CALL message_call( msg, LogLevel_FATAL )

where message_call is a wrapper routine that lives in the callback module that looks like this:

SUBROUTINE message_call( msg, level )
  CHARACTER(*), INTENT(IN) :: msg
  INTEGER, INTENT(IN) :: level
  CALL message_callback_ptr( TRIM( msg ), level )
END SUBROUTINE message_call

This setup appears a bit complicated but all the details are in the callback module and the client code just has to add one USE statement and can then do callbacks without adding arguments throughout the Fortran call tree.

F2PY Logging

Leveraging the F2PY callback capabilities, logging systems can be built in Python and Fortran that work together. First, this means that the Python code has a nicely featured logging system that can do things such as routing log messages to one or more "sinks" that can include the console in a CLI run, a log pane/widget in a GUI run, and a log file for any run. Also, the level at which logging happens, e.g., informational messages and higher or also debug messages when debugging, can be controlled by the user. Python's built-in logging package provides this capability.

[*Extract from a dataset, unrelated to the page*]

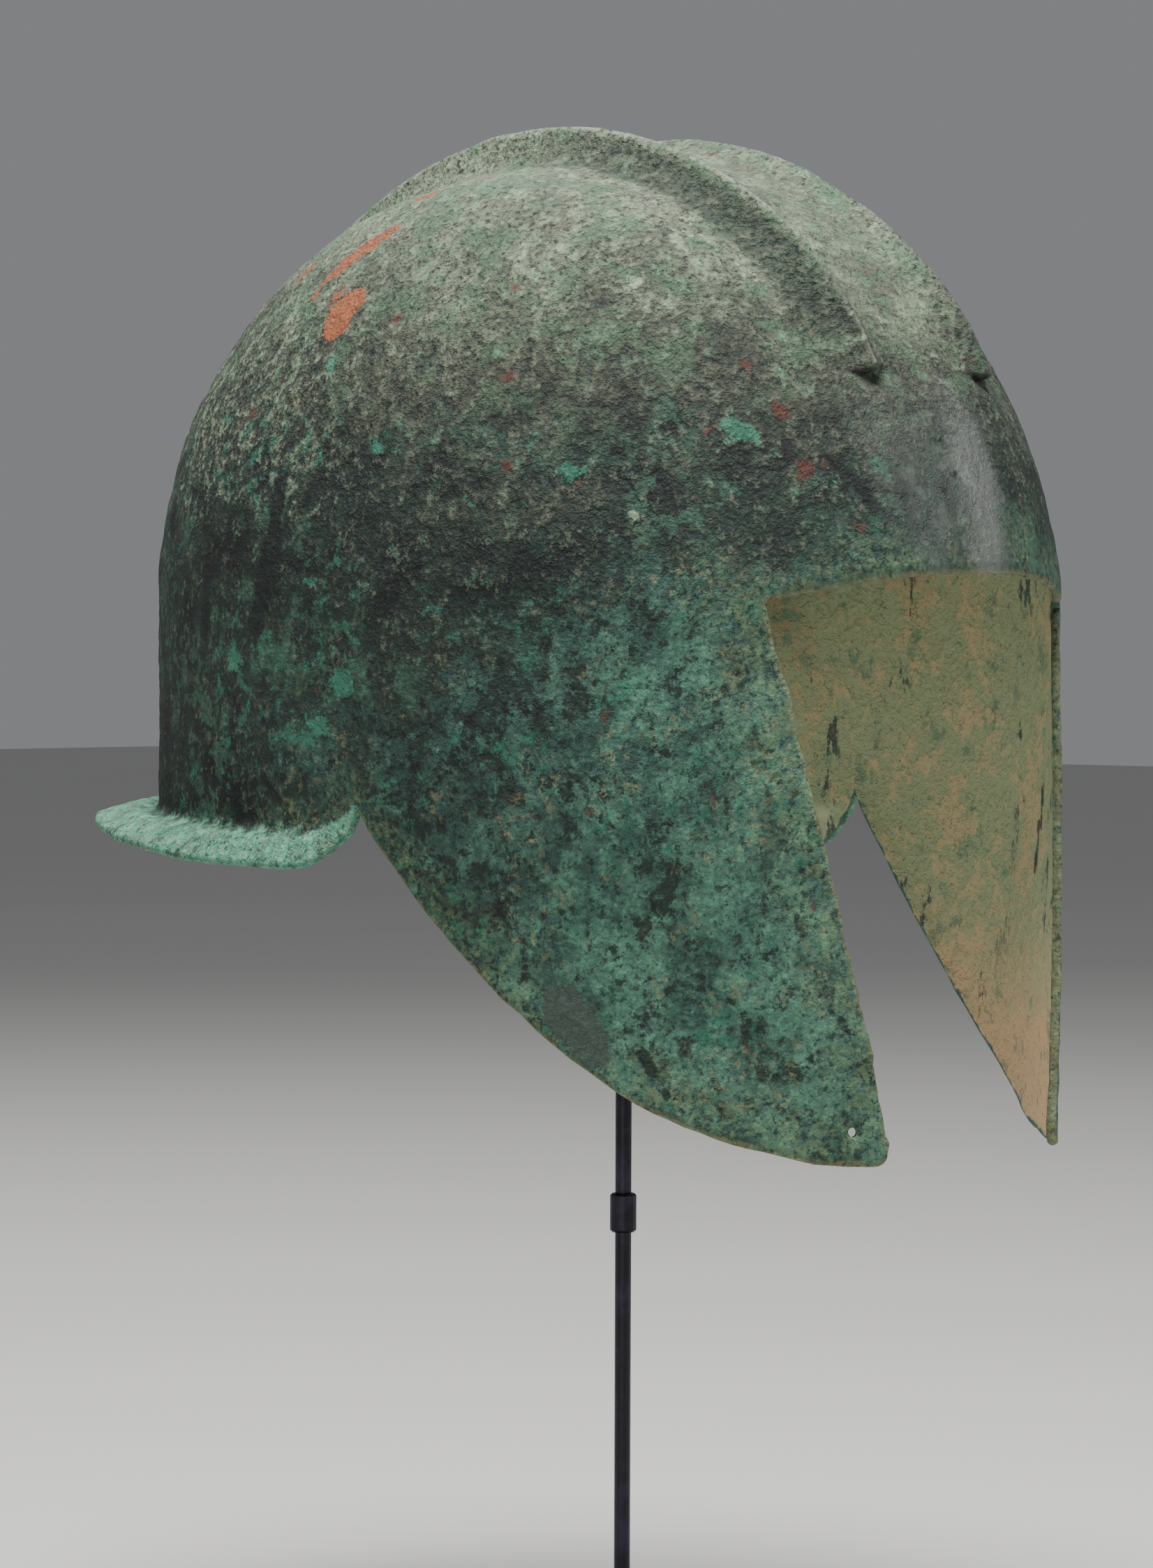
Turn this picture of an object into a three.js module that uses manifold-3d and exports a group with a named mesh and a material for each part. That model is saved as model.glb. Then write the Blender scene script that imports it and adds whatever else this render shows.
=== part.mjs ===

The next step is to add a Fortran logging module, that exploits the argument free callback mechanism, that can accept messages from anywhere in the Fortran with levels (info, warning, …) and can both act on those messages within the Fortran and pass them back to the Python where they can be wired into the Python logging mechanism. In addition to simple text messages, interfaces can be added for other message types, such as the time step completed and the current estimate or max number of time steps that the Python GUI can use to display a progress bar. This integration is also important when the Fortran is doing a STOP to terminate a run due to some problem: the Fortran can notify the Python that it is about to terminate, clean up resources, and then do the STOP. This is especially important when using Python multiprocessing so that processes are not left hanging, which happens if the Fortran dies with signaling the Python.

A fairly small amount of boilerplate code is required to make this all work and the results are well worth the effort.